▶ **Requirements**
Reproduce exactly the lines from the one containing "cad_parts[obj.name] = obj" through the one containing "bpy.context.scene.collection.objects.link(empty)", both included, and nothing else.

▶ **Source material**
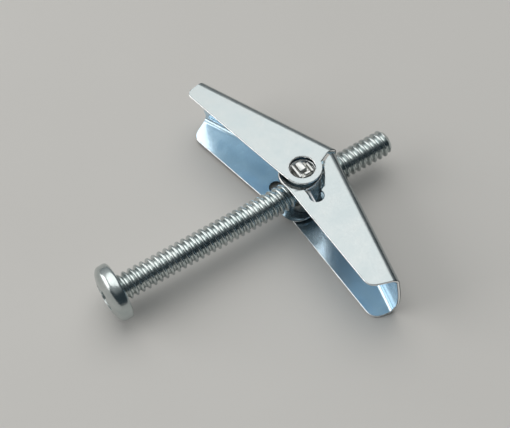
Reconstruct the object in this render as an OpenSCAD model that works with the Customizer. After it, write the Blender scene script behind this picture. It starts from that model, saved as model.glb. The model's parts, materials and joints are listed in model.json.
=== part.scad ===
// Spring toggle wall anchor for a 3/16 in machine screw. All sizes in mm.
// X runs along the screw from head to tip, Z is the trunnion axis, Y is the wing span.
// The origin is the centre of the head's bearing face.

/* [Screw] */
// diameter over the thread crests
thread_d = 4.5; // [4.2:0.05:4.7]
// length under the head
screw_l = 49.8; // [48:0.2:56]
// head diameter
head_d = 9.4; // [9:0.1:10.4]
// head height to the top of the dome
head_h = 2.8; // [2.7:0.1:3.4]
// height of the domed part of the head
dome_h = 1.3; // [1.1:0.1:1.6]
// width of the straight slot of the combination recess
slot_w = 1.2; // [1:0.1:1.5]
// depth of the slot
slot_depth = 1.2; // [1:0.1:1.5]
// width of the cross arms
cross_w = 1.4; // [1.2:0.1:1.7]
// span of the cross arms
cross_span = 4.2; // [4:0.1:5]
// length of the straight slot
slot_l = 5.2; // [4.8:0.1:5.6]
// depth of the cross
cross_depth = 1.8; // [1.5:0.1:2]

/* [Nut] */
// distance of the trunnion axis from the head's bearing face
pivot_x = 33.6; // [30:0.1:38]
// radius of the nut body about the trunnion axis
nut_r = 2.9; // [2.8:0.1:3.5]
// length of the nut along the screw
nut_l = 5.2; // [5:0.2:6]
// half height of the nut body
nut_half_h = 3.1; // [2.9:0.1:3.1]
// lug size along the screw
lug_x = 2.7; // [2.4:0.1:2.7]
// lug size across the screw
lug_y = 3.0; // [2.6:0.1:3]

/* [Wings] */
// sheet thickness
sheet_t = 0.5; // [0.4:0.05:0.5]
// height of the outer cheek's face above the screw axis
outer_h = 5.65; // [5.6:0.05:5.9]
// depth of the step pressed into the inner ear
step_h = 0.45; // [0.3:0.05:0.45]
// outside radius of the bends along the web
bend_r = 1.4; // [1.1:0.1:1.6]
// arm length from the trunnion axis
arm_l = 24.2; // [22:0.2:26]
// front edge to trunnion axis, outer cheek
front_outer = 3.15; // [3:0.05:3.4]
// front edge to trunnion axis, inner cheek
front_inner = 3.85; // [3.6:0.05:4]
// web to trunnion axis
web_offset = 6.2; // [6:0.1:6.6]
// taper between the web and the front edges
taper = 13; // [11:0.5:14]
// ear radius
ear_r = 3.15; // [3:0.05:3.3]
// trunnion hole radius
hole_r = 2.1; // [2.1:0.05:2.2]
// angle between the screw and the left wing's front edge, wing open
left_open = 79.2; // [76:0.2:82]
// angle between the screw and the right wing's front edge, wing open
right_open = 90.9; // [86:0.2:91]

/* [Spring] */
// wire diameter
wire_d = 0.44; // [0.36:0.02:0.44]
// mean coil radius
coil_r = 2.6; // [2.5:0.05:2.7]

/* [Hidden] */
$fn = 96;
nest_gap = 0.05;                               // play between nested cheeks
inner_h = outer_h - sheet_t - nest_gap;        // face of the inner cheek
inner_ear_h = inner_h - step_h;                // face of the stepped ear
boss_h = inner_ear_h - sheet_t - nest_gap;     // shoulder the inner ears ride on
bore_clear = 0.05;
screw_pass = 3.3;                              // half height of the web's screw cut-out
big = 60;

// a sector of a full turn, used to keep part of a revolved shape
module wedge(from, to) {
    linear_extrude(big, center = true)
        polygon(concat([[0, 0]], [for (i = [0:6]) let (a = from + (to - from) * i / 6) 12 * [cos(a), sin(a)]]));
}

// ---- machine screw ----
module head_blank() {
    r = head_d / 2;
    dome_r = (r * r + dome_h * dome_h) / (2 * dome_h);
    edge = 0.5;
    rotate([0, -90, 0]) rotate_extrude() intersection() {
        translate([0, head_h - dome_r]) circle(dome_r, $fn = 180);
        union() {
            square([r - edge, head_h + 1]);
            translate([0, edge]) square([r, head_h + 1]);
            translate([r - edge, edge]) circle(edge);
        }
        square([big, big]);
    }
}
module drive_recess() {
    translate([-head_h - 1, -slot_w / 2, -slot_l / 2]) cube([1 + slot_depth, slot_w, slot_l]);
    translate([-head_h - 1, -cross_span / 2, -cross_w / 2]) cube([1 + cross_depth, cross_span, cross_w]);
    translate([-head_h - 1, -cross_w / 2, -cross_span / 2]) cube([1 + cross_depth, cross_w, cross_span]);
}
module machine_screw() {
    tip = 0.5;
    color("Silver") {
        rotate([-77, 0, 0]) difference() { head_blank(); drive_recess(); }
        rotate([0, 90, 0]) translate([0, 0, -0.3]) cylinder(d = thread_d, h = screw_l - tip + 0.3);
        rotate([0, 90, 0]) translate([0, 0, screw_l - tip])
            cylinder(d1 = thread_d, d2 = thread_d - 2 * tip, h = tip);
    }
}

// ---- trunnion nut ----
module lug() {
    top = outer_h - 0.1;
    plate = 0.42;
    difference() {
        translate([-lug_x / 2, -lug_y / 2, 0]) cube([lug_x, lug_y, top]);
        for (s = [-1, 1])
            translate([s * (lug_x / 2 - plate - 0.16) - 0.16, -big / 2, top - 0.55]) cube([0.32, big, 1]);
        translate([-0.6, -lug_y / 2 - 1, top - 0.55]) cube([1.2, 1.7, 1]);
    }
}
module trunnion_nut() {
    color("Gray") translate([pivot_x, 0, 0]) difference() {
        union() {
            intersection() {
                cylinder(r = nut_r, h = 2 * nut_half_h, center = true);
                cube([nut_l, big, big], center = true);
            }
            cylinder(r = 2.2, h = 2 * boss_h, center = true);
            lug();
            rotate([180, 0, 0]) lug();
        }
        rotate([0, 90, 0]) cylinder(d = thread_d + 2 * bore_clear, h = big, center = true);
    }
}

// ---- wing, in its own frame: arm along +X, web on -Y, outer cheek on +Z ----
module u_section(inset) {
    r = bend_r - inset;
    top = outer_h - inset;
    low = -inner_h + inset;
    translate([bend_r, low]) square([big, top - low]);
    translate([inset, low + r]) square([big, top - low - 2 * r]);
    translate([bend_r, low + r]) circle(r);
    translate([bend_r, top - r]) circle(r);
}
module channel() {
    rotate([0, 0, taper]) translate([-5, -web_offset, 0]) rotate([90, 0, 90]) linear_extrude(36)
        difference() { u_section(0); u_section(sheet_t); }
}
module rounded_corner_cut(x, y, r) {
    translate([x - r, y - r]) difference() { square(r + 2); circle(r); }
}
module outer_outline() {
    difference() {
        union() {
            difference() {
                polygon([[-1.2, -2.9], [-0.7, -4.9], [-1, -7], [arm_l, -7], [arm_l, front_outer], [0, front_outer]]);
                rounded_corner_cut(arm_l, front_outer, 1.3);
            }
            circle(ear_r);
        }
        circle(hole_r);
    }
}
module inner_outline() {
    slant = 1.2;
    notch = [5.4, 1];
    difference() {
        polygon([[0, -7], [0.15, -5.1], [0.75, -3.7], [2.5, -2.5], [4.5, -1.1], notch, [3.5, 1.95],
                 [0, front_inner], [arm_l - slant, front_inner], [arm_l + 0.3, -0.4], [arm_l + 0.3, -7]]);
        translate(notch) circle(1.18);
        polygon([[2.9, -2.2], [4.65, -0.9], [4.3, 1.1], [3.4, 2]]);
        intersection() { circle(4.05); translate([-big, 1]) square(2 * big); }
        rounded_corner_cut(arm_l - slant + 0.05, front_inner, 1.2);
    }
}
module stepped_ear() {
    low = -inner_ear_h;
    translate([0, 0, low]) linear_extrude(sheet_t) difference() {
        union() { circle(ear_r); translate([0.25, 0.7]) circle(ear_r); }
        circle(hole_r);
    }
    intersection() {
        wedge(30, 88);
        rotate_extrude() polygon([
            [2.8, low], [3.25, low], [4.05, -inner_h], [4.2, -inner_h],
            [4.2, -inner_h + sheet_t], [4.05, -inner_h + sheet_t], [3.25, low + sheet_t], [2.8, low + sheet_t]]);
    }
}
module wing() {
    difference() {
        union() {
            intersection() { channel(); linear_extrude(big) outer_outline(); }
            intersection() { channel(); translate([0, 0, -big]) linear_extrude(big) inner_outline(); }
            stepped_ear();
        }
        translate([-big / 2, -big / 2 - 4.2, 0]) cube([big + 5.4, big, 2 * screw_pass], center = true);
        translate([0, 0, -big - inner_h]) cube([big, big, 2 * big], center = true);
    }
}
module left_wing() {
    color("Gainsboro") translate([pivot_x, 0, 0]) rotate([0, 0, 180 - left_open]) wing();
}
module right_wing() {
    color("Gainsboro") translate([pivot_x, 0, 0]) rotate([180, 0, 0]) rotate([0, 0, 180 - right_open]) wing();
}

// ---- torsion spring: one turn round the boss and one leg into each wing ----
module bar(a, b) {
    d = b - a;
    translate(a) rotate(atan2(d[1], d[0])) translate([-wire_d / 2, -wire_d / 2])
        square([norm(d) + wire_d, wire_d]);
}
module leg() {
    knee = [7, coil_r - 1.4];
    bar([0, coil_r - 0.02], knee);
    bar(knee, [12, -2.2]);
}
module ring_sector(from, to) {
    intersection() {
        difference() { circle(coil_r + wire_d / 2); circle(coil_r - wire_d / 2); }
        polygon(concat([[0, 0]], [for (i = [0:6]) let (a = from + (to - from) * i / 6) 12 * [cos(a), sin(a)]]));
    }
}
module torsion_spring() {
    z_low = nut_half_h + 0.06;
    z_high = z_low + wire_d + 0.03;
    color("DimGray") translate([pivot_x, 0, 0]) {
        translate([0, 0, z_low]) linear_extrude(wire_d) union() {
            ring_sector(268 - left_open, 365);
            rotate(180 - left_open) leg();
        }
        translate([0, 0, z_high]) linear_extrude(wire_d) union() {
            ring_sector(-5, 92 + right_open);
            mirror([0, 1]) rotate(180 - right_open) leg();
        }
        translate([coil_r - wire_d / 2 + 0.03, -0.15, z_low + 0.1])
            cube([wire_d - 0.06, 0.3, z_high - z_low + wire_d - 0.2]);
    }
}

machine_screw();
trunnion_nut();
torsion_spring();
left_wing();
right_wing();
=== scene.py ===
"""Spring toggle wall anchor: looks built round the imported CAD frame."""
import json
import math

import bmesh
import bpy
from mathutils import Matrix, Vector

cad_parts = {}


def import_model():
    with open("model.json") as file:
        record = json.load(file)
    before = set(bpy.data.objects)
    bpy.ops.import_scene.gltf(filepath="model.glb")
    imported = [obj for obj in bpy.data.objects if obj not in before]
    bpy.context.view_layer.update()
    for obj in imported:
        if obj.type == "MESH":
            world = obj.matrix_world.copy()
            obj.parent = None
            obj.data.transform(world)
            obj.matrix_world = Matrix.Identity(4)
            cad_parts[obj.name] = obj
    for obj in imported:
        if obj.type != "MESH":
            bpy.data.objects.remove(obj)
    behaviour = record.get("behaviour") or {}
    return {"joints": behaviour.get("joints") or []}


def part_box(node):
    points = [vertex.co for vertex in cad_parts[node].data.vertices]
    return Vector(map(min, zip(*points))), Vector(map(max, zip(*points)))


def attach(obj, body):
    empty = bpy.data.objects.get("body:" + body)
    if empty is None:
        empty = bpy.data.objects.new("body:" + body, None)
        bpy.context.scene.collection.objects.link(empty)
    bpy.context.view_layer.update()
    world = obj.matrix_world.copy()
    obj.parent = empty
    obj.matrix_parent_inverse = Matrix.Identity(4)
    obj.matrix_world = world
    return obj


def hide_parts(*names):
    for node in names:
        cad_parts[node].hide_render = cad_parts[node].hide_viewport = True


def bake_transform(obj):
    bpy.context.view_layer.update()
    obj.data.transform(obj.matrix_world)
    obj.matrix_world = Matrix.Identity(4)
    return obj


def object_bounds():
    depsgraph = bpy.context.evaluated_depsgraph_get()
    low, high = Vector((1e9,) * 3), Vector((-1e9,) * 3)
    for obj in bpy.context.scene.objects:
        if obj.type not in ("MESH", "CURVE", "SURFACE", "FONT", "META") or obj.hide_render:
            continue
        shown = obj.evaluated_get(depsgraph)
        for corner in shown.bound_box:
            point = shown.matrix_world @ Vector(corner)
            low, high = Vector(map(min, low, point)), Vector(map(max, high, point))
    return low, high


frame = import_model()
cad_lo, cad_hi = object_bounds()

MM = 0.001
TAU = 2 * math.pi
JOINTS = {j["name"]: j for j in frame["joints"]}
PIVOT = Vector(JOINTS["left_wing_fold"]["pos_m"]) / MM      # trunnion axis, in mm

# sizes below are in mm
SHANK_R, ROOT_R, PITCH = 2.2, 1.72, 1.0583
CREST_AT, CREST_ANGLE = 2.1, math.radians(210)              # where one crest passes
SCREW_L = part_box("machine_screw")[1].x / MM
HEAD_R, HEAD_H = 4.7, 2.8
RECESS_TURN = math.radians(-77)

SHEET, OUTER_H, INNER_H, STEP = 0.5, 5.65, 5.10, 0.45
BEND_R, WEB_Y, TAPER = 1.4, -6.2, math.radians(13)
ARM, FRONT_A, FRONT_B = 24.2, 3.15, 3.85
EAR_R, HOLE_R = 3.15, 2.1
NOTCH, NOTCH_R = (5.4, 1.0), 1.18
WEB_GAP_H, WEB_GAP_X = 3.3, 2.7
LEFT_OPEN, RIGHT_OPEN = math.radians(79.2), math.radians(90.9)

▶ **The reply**
            cad_parts[obj.name] = obj
    for obj in imported:
        if obj.type != "MESH":
            bpy.data.objects.remove(obj)
    behaviour = record.get("behaviour") or {}
    return {"joints": behaviour.get("joints") or []}


def part_box(node):
    points = [vertex.co for vertex in cad_parts[node].data.vertices]
    return Vector(map(min, zip(*points))), Vector(map(max, zip(*points)))


def attach(obj, body):
    empty = bpy.data.objects.get("body:" + body)
    if empty is None:
        empty = bpy.data.objects.new("body:" + body, None)
        bpy.context.scene.collection.objects.link(empty)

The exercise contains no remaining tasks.